Dos veinteañeros beben cerveza. Uno de ellos —el mayor, barba recortada, cejas depiladas, reloj de acero y chándal— le dice a su colega: «Tengo un porrillo guardado de la semana pasada…». Detrás escucho a dos mujeres no demasiado jóvenes. Hablan de enfermedades. El bar Holanda ofrece «cien chupitos y cócteles especiales». Un cartel avisa a la clientela: «Este lugar se encuentra monitoreado por cámara de vigilancia». Hay cámaras por toda la ciudad. Es extraño que ningún guardia me haya pedido la documentación. En España todo está regulado, pero casi nada funciona.   

La punta de mi botín derecho está manchada de barro. Algún desaprensivo me pisó en el autobús. De un brinco me subí a él. Iba a tope. Un grupo de pasajeros se quedaron en tierra, en Paiporta. Me agarro a la barandilla como puedo, e intento esquivar los codos de los viajeros. Es sábado, día de compras y comidas navideñas. Yo también he quedado a comer con unos compañeros en el restaurante Navarro.

 

Paseo por la ciudad y tomo notas de lo que veo. Caminar, observar y escribir. Ese era el consejo del maestro vallisoletano para un periodista. Quiero saber cómo se vive en los barrios, en vísperas de la III Guerra Mundial. Camino por la avenida Primero de Mayo, bajo por la calle Carteros, me detengo en la plaza Santiago Suárez —donde hay una niña columpiándose—, cruzo la calle del Miño hasta alcanzar la de Uruguay. ¿Qué veo? Ancianos apoyándose en andadores, ancianos empujando carros de la compra, ancianos conversando de operaciones. Solitarios paseando a perros. Repartidores de Glovo. Clientes entrando en supermercados. Varones españoles mendigando en la puerta. Bares, infinidad de bares, fruterías de paquistaníes, gimnasios, peluquerías, estancos, istraciones de lotería, farmacias, ópticas, panaderías, alguna inmobiliaria, bazares en penumbra, locales para enviar dinero a Colombia, talleres, zapaterías de calzado barato. Y una ferretería. Echo en falta tiendas de ropa, muebles e iluminación, y alguna librería. Apenas quedan quioscos.   

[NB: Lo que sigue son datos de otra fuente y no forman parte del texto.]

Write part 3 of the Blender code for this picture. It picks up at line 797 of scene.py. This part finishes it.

La avenida Giorgeta es frontera entre la Valencia humilde y la acomodada. Se ve en cómo viste la gente; se multiplican los centros de estética «avanzada», las clínicas dentales y las de fisioterapia; también cambia el nombre de los negocios. Los gimnasios son ‘gym y fitness’, los bares son tabernas ‘gourmet’ y las cafeterías son ‘coffee and bakery’. Todo es más cuqui en Abastos. Veo a los primeros turistas. Pisando la dudosa luz del día, llego a la avenida del Oeste. Me detengo en los puestos navideños. Entro en El Tostadero. Apoyo los codos en la barra de zinc y pido una caña. Me la sirve un camarero extranjero. Me gustan los bares clásicos. Tengo cuidado en no caerme por las escaleras que suben a los servicios. La tapa del váter acaba en el suelo.

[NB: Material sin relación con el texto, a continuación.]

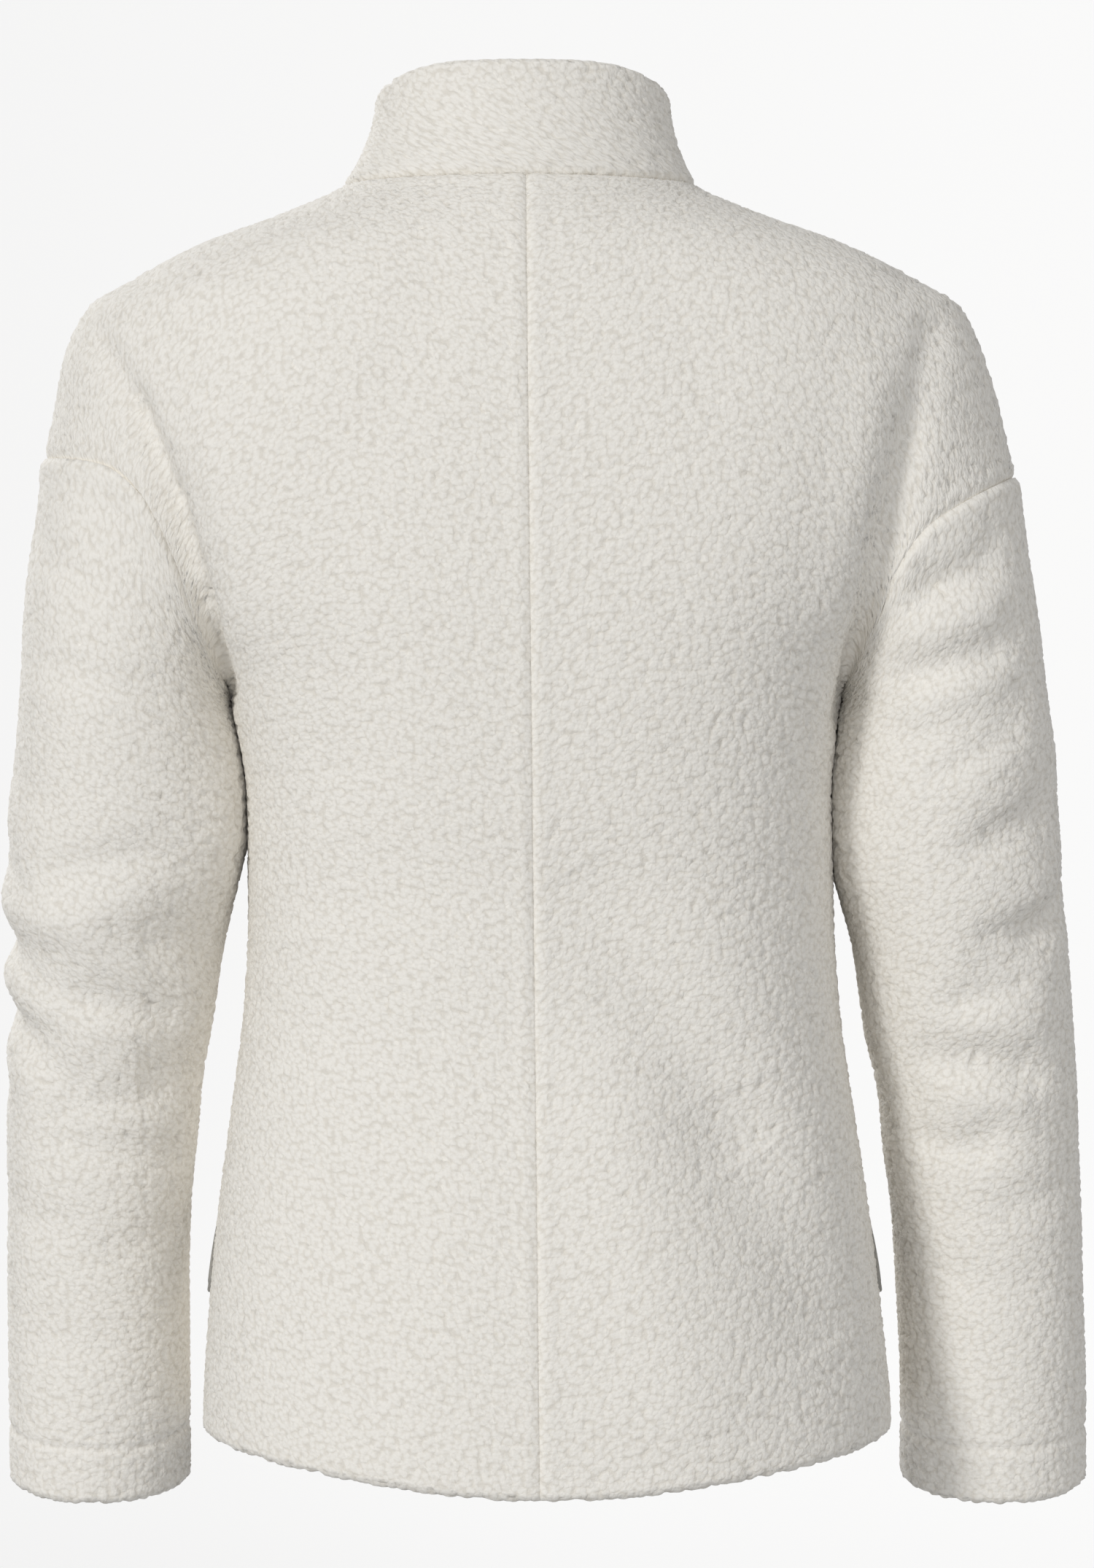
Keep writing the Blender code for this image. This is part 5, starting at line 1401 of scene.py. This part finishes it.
def fleece_material(name, shift):
    """Curly pile: packed rounded lumps of two sizes, soft hollows coloured with painted shade, and
    fine fibres.
    """
    material, tree, shader = started(name)
    link = tree.links.new
    flat = {"noise_dimensions": "2D"}
    shader.inputs["Roughness"].default_value = 0.95
    shader.inputs["Specular IOR Level"].default_value = 0.12
    shader.inputs["Sheen Weight"].default_value = 0.12
    shader.inputs["Sheen Roughness"].default_value = 0.5
    place = new_node(tree, "UVMap", {"uv_map": PILE_UV}, {})
    shifted = {
        "Location": (shift, 0.37 * shift, 0.0),
        "Scale": (LUMP_NARROWING / LUMP, LUMP_FLATTENING / LUMP, 1.0),
    }
    mapping = new_node(tree, "Mapping", {}, shifted)
    link(place.outputs["UV"], mapping.inputs["Vector"])
    spot = mapping.outputs["Vector"]
    bend = new_node(tree, "TexNoise", flat, {"Scale": 0.85, "Detail": 1.5})
    link(spot, bend.inputs["Vector"])
    centred = new_node(tree, "VectorMath", {"operation": "SUBTRACT"}, {1: (0.5, 0.5, 0.5)})
    link(bend.outputs["Color"], centred.inputs[0])
    scaled = new_node(tree, "VectorMath", {"operation": "SCALE"}, {"Scale": 0.7})
    link(centred.outputs["Vector"], scaled.inputs[0])
    bent = new_node(tree, "VectorMath", {"operation": "ADD"}, {})
    link(spot, bent.inputs[0])
    link(scaled.outputs["Vector"], bent.inputs[1])
    round_cells = {"voronoi_dimensions": "2D", "feature": "SMOOTH_F1"}
    lumps = new_node(tree, "TexVoronoi", round_cells, {"Scale": 1.0, "Smoothness": 0.25})
    sharp_cells = {"voronoi_dimensions": "2D", "feature": "F1"}
    curls = new_node(tree, "TexVoronoi", sharp_cells, {"Scale": 1.9})
    for cells in (lumps, curls):
        link(bent.outputs["Vector"], cells.inputs["Vector"])
    fibre = new_node(tree, "TexNoise", flat, {"Scale": 5.5, "Detail": 3.0, "Roughness": 0.6})
    broad = new_node(tree, "TexNoise", flat, {"Scale": 0.16, "Detail": 3.0})
    for noise in (fibre, broad):
        link(spot, noise.inputs["Vector"])
    dome = maths(tree, "MULTIPLY", lumps.outputs["Distance"], lumps.outputs["Distance"])
    dome = maths(tree, "SUBTRACT", 0.62, dome)
    small = maths(tree, "MULTIPLY", curls.outputs["Distance"], curls.outputs["Distance"])
    small = maths(tree, "MULTIPLY", small, -0.32)
    fine = maths(tree, "MULTIPLY", fibre.outputs["Fac"], 0.10)
    shade = maths(tree, "ADD", maths(tree, "ADD", dome, small), fine)
    # Painted shade: the colour runs from the darker, warmer hollows between the lumps up to the
    # lump tops; the fibre noise adds a random tone.
    colour = two_colours(tree, shade, PILE_HOLLOW_PAINTED_SHADE, PILE_TOP, (0.12, 0.55))
    link(colour, shader.inputs["Base Color"])
    wide = maths(tree, "MULTIPLY", broad.outputs["Fac"], 0.40)
    bumped(tree, shader, maths(tree, "ADD", shade, wide), 0.37, 0.0016)
    return material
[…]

En el Ensanche todo sigue igual. Miles de personas satisfechas de sí mismas tardean en las terrazas. Larga cola para entrar en Vessel, en Almirante Cadarso. En el café Balli estoy fuera de lugar, entre melenas doradas y copas de gin-tonic. Salgo a la calle para respirar. Una rubia, probablemente moldava, minifalda y botas hasta la rodilla, me ofrece una tarjeta de Golden’s. ¿Tan viejo me ha visto como para invitarme a una discoteca especializada en público otoñal? ¿Acaso tengo cara de apretar mi cintura con la tuya bailando el último hit de Georgie Dann?